A project log for Ocean Sensing for Everyone: The OpenCTD

A low-cost, open-source oceanographic instrument kit to measure our changing oceans

andrewdavidthalerandrew.david.thaler 10/22/2022 at 00:590 Comments

In 2016, Hurricane Hermine roared up the eastern seaboard and struck our little farm in Virginia as a Category 1. Which is great if the wind is all you have to worry about, but on the shores of the Chesapeake Bay, it pushed a huge wall of water up into the estuary. 

So, of course, I dropped a CTD into our drainage ditch and watched the tide roll in. 

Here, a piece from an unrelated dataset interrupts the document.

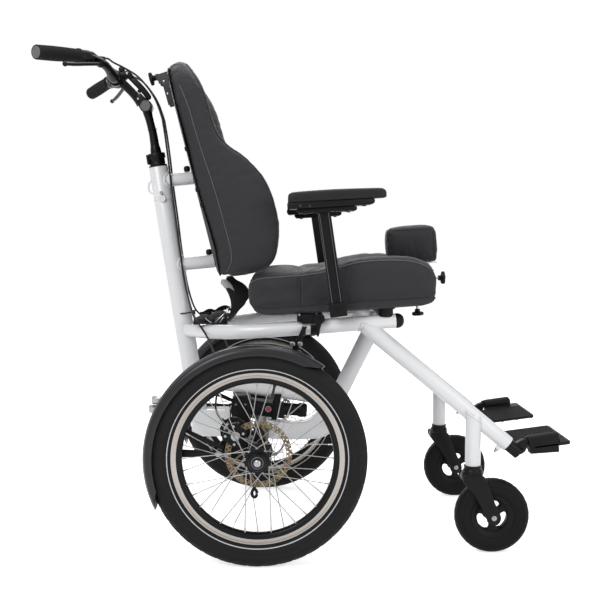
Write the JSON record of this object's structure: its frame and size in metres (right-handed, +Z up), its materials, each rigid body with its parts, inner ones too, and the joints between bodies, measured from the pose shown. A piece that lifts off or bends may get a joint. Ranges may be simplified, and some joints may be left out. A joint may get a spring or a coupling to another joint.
{
  "type": "wheelchair bike front unit",
  "caption": "Wheeled seat unit of a wheelchair bike: padded seat and back on a tube frame, spoked rear wheels, swivel casters, folding footrests and a push bar.",
  "frame": {"origin": "on the floor, under the middle of the whole unit's bounding box", "axes": "+X the way the rider faces, +Y to the rider's left, +Z up"},
  "size_m": [1.2747, 0.76, 1.2281],
  "materials": {
    "white_paint": "gloss",
    "black_paint": "satin",
    "black_plastic": "satin",
    "black_anodised": "satin",
    "tyre_rubber": "matte",
    "rubber": "matte",
    "upholstery": "satin",
    "webbing": "matte",
    "silver": "satin",
    "silver_bar": "satin",
    "rotor_steel": "satin",
    "red_plastic": "gloss"
  },
  "bodies": {
    "frame": {"mast_tube": "white_paint", "side_frame_right": "white_paint", "side_frame_left": "white_paint", "keel_frame": "white_paint", "axle_beam": "black_paint", "coupling_pins": "silver", "lock_unit": "black_plastic", "fender_right": "black_plastic", "fender_left": "black_plastic", "brake_caliper_right": "black_anodised", "brake_caliper_left": "black_anodised", "seat_clamp_right": "black_plastic", "seat_clamp_left": "black_plastic", "seat_pan": "black_plastic", "seat_cushion": "upholstery", "stem_collar": "black_anodised", "hip_belt": "webbing", "pommel_bracket": "black_paint", "brake_hose_right": "rubber", "brake_hose_left": "rubber"},
    "rear_wheel_right": {"tyre_right": "tyre_rubber", "wheel_right": "silver", "rotor_right": "rotor_steel"},
    "rear_wheel_left": {"tyre_left": "tyre_rubber", "wheel_left": "silver", "rotor_left": "rotor_steel"},
    "caster_swivel_right": {"caster_fork_right": "black_anodised"},
    "caster_roller_right": {"caster_tyre_right": "tyre_rubber", "caster_wheel_right": "black_plastic"},
    "caster_swivel_left": {"caster_fork_left": "black_anodised"},
    "caster_roller_left": {"caster_tyre_left": "tyre_rubber", "caster_wheel_left": "black_plastic"},
    "footrest_right": {"footrest_bar_right": "black_anodised"},
    "foot_plate_right": {"footplate_right": "black_plastic"},
    "footrest_left": {"footrest_bar_left": "black_anodised"},
    "foot_plate_left": {"footplate_left": "black_plastic"},
    "steering_post": {"stem_post": "black_anodised"},
    "steering_bar": {"stem_arm": "black_anodised", "handlebar": "black_anodised", "grip_right": "rubber", "grip_left": "rubber"},
    "steering_lock": {"stem_lever": "black_anodised"},
    "hand_brake_right": {"brake_lever_right": "black_anodised"},
    "hand_brake_left": {"brake_lever_left": "black_anodised"},
    "backrest": {"back_shell": "black_plastic", "back_cushion": "upholstery"},
    "armrest_right": {"armrest_post_right": "black_anodised", "armpad_right": "rubber"},
    "armrest_left": {"armrest_post_left": "black_anodised", "armpad_left": "rubber"},
    "pommel": {"pommel_bar": "silver_bar", "pommel_pad": "upholstery"},
    "pommel_knob_body": {"pommel_knob": "black_plastic"},
    "seat_knob_body": {"seat_knob": "black_plastic"},
    "headrest_knob_body": {"headrest_knob": "black_plastic"},
    "stub_knob_upper_body": {"stub_knob_upper": "black_plastic"},
    "stub_knob_lower_body": {"stub_knob_lower": "black_plastic"},
    "clamp_lever_right": {"seat_clamp_lever_right": "black_plastic"},
    "clamp_lever_left": {"seat_clamp_lever_left": "black_plastic"},
    "button": {"release_button": "red_plastic"}
  },
  "joints": [
    {"name": "wheel_spin_right", "type": "hinge", "parent": "frame", "child": "rear_wheel_right", "pos_m": [-0.12, -0.325, 0.255], "axis": [0, 1, 0], "continuous": true},
    {"name": "wheel_spin_left", "type": "hinge", "parent": "frame", "child": "rear_wheel_left", "pos_m": [-0.12, 0.325, 0.255], "axis": [0, 1, 0], "continuous": true},
    {"name": "caster_turn_right", "type": "hinge", "parent": "frame", "child": "caster_swivel_right", "pos_m": [0.4, -0.235, 0.2135], "axis": [0, 0, 1], "continuous": true},
    {"name": "caster_spin_right", "type": "hinge", "parent": "caster_swivel_right", "child": "caster_roller_right", "pos_m": [0.447, -0.235, 0.0905], "axis": [0, 1, 0], "continuous": true},
    {"name": "caster_turn_left", "type": "hinge", "parent": "frame", "child": "caster_swivel_left", "pos_m": [0.4, 0.235, 0.2135], "axis": [0, 0, 1], "continuous": true},
    {"name": "caster_spin_left", "type": "hinge", "parent": "caster_swivel_left", "child": "caster_roller_left", "pos_m": [0.447, 0.235, 0.0905], "axis": [0, 1, 0], "continuous": true},
    {"name": "footrest_length_right", "type": "slide", "parent": "frame", "child": "footrest_right", "axis": [0.7663, -0.1222, -0.6308], "range_m": [0, 0.05]},
    {"name": "footplate_fold_right", "type": "hinge", "parent": "footrest_right", "child": "foot_plate_right", "pos_m": [0.532, -0.235, 0.2735], "axis": [0.9978, 0, 0.0665], "range_deg": [0, 95]},
    {"name": "footrest_length_left", "type": "slide", "parent": "frame", "child": "footrest_left", "axis": [0.7663, 0.1222, -0.6308], "range_m": [0, 0.05]},
    {"name": "footplate_fold_left", "type": "hinge", "parent": "footrest_left", "child": "foot_plate_left", "pos_m": [0.532, 0.235, 0.2735], "axis": [-0.9978, 0, -0.0665], "range_deg": [0, 95]},
    {"name": "steering_height", "type": "slide", "parent": "frame", "child": "steering_post", "axis": [-0.1514, 0, 0.9885], "range_m": [-0.05, 0.05], "deforming": ["brake_hose_right", "brake_hose_left"]},
    {"name": "steering_tilt", "type": "hinge", "parent": "steering_post", "child": "steering_bar", "pos_m": [-0.42, 0, 1.109], "axis": [0, -1, 0], "range_deg": [-8, 30], "deforming": ["brake_hose_right", "brake_hose_left"]},
    {"name": "steering_lock_lever", "type": "hinge", "parent": "steering_bar", "child": "steering_lock", "pos_m": [-0.469, 0, 1.1945], "axis": [0, -1, 0], "range_deg": [0, 10]},
    {"name": "brake_squeeze_right", "type": "hinge", "parent": "steering_bar", "child": "hand_brake_right", "pos_m": [-0.506, -0.154, 1.193], "axis": [-0.4105, 0.3863, -0.826], "range_deg": [0, 9], "stiffness_Nm_per_rad": 2, "springref_deg": -2.86},
    {"name": "brake_squeeze_left", "type": "hinge", "parent": "steering_bar", "child": "hand_brake_left", "pos_m": [-0.506, 0.154, 1.193], "axis": [0.4105, 0.3863, 0.826], "range_deg": [0, 9], "stiffness_Nm_per_rad": 2, "springref_deg": -2.86},
    {"name": "back_depth", "type": "slide", "parent": "frame", "child": "backrest", "axis": [0.9954, 0, 0.0958], "range_m": [0, 0.03]},
    {"name": "armrest_height_right", "type": "slide", "parent": "frame", "child": "armrest_right", "axis": [-0.1441, 0, 0.9896], "range_m": [0, 0.07]},
    {"name": "armrest_height_left", "type": "slide", "parent": "frame", "child": "armrest_left", "axis": [-0.1441, 0, 0.9896], "range_m": [0, 0.07]},
    {"name": "pommel_height", "type": "slide", "parent": "frame", "child": "pommel", "axis": [0, 0, 1], "range_m": [0, 0.045]},
    {"name": "pommel_knob_turn", "type": "hinge", "parent": "frame", "child": "pommel_knob_body", "pos_m": [0.3246, 0, 0.659], "axis": [1, 0, 0], "continuous": true},
    {"name": "seat_knob_turn", "type": "hinge", "parent": "frame", "child": "seat_knob_body", "pos_m": [0.296, 0, 0.59334], "axis": [0.0639, 0, -0.998], "continuous": true},
    {"name": "headrest_knob_turn", "type": "hinge", "parent": "backrest", "child": "headrest_knob_body", "pos_m": [-0.40036, 0, 1.18291], "axis": [-0.9703, 0, -0.2419], "continuous": true},
    {"name": "stub_knob_turn_upper", "type": "hinge", "parent": "frame", "child": "stub_knob_upper_body", "pos_m": [-0.31471, 0, 0.94026], "axis": [-0.0958, 0, 0.9954], "continuous": true},
    {"name": "stub_knob_turn_lower", "type": "hinge", "parent": "frame", "child": "stub_knob_lower_body", "pos_m": [-0.25771, 0, 0.72107], "axis": [-0.0958, 0, 0.9954], "continuous": true},
    {"name": "clamp_release_right", "type": "hinge", "parent": "frame", "child": "clamp_lever_right", "pos_m": [0.0265, -0.2059, 0.569], "axis": [0, -1, 0], "range_deg": [0, 90]},
    {"name": "clamp_release_left", "type": "hinge", "parent": "frame", "child": "clamp_lever_left", "pos_m": [0.0265, 0.2059, 0.569], "axis": [0, -1, 0], "range_deg": [0, 90]},
    {"name": "button_press", "type": "slide", "parent": "frame", "child": "button", "axis": [0, 1, 0], "range_m": [0, 0.003], "stiffness_N_per_m": 600}
  ]
}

There's a few cool things you can see from these two tidal cycles. The marsh by our farm was pretty fresh that September, so the first weird feature is a massive wall of very salty water coming though, in grey. This was an early prototype, so it lost calibration (or, more likely, I did a poor job calibrating it), but we confirmed with other instruments that, though the real salinity measurements are off, the trend holds. 

You can see, just before the second peak, that it started to rain, hard, driving the salinity back down, quickly. 

And, to the delight of my insurance agent, you can see the depth plateau for a moment before the highest high tied. This is what happens when a storm surge breaches a retaining wall and pours into the yard. This was also the hurricane where we got to deploy my own research ROV to inspect the damage under my house. It was a day. 

And don't worry. I don't live there anymore. We got out of dodge soon after and NOAA now recognizes the region as a Habitat Focus Area: Middle Peninsula Habitat Focus Area. One day, probably soon, that old farm will return to the Bay.